Leo Tolstoy: War and Peace

BOOK TEN: 1812
8. CHAPTER VIII (continued)

He was evidently suffering both physically and mentally. There was no hope of recovery. It was impossible for him to travel, it would not do to let him die on the road. "Would it not be better if the end did come, the very end?" Princess Mary sometimes thought. Night and day, hardly sleeping at all, she watched him and, terrible to say, often watched him not with hope of finding signs of improvement but wishing to find symptoms of the approach of the end.

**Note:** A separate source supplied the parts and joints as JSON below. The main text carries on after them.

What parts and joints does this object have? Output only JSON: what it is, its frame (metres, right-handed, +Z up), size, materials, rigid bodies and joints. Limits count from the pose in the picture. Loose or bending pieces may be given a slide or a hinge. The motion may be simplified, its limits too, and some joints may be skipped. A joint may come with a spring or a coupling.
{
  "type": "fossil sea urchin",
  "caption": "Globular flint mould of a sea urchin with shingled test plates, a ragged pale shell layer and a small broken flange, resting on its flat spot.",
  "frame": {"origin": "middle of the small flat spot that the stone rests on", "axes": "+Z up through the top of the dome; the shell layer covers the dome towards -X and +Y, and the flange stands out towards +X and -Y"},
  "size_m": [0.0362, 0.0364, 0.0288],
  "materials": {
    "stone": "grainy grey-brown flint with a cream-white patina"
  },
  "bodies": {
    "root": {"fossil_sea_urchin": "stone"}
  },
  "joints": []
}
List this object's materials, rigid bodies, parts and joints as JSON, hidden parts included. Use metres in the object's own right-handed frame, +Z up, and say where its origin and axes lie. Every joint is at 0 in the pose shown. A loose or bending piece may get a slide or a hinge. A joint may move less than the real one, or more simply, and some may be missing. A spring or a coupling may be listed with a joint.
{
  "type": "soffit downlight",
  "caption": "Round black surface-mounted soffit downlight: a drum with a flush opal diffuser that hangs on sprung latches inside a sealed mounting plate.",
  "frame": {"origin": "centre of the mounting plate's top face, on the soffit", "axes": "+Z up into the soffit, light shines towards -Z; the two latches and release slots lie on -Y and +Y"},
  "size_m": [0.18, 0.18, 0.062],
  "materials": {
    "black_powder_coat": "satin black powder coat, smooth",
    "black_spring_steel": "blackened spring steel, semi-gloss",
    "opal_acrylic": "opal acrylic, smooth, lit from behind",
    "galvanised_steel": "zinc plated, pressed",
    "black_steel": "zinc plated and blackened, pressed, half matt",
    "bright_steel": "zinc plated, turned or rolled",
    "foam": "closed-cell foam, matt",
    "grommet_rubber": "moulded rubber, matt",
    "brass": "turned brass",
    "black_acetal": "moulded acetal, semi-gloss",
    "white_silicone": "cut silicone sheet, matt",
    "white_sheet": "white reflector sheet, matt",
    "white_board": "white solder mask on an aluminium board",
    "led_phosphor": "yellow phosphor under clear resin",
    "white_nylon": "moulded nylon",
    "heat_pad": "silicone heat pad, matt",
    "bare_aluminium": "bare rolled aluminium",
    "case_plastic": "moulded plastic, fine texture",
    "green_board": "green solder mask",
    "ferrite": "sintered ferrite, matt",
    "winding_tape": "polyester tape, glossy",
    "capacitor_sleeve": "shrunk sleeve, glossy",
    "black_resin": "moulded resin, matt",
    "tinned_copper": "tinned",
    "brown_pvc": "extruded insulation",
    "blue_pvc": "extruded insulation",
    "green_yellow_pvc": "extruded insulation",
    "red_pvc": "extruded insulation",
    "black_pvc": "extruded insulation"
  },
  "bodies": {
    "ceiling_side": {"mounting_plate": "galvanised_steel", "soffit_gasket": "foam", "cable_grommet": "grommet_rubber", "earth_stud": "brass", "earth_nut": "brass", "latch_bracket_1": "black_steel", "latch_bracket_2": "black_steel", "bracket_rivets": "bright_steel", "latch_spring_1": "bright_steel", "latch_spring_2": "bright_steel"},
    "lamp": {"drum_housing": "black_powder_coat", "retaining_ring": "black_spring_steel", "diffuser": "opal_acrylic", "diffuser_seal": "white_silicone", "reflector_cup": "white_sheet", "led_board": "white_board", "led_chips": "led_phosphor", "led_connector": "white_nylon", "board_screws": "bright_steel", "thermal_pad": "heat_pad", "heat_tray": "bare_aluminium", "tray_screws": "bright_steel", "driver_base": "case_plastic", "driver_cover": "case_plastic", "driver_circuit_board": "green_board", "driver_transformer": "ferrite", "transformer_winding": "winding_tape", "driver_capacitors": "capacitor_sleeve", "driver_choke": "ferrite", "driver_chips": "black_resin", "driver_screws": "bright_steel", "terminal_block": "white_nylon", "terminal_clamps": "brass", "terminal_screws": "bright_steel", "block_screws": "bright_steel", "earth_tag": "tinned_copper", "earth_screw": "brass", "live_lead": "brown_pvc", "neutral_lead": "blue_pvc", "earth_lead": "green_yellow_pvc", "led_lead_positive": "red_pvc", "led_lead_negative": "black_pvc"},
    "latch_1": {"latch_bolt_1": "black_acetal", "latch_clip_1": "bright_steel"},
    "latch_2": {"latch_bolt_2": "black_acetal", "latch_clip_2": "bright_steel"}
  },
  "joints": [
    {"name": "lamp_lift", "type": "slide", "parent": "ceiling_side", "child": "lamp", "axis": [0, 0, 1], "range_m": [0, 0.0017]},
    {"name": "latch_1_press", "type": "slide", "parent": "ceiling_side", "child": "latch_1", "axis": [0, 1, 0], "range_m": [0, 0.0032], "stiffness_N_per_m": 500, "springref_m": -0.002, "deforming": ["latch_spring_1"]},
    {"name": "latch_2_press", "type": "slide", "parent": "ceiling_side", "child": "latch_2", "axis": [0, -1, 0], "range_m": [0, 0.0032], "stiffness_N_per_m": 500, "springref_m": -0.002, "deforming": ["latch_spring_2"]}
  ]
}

Strange as it was to her to acknowledge this feeling in herself, yet there it was. And what seemed still more terrible to her was that since her father's illness began (perhaps even sooner, when she stayed with him expecting something to happen), all the personal desires and hopes that had been forgotten or sleeping within her had awakened. Thoughts that had not entered her mind for years- thoughts of a life free from the fear of her father, and even the possibility of love and of family happiness- floated continually in her imagination like temptations of the devil. Thrust them aside as she would, questions continually recurred to her as to how she would order her life now, after that. These were temptations of the devil and Princess Mary knew it. She knew that the sole weapon against him was prayer, and she tried to pray. She assumed an attitude of prayer, looked at the icons, repeated the words of a prayer, but she could not pray. She felt that a different world had now taken possession of her- the life of a world of strenuous and free activity, quite opposed to the spiritual world in which till now she had been confined and in which her greatest comfort had been prayer. She could not pray, could not weep, and worldly cares took possession of her.

It was becoming dangerous to remain in Bogucharovo. News of the approach of the French came from all sides, and in one village, ten miles from Bogucharovo, a homestead had been looted by French marauders.

The doctor insisted on the necessity of moving the prince; the provincial Marshal of the Nobility sent an official to Princess Mary to persuade her to get away as quickly as possible, and the head of the rural police having come to Bogucharovo urged the same thing, saying that the French were only some twenty-five miles away, that French proclamations were circulating in the villages, and that if the princess did not take her father away before the fifteenth, he could not answer for the consequences.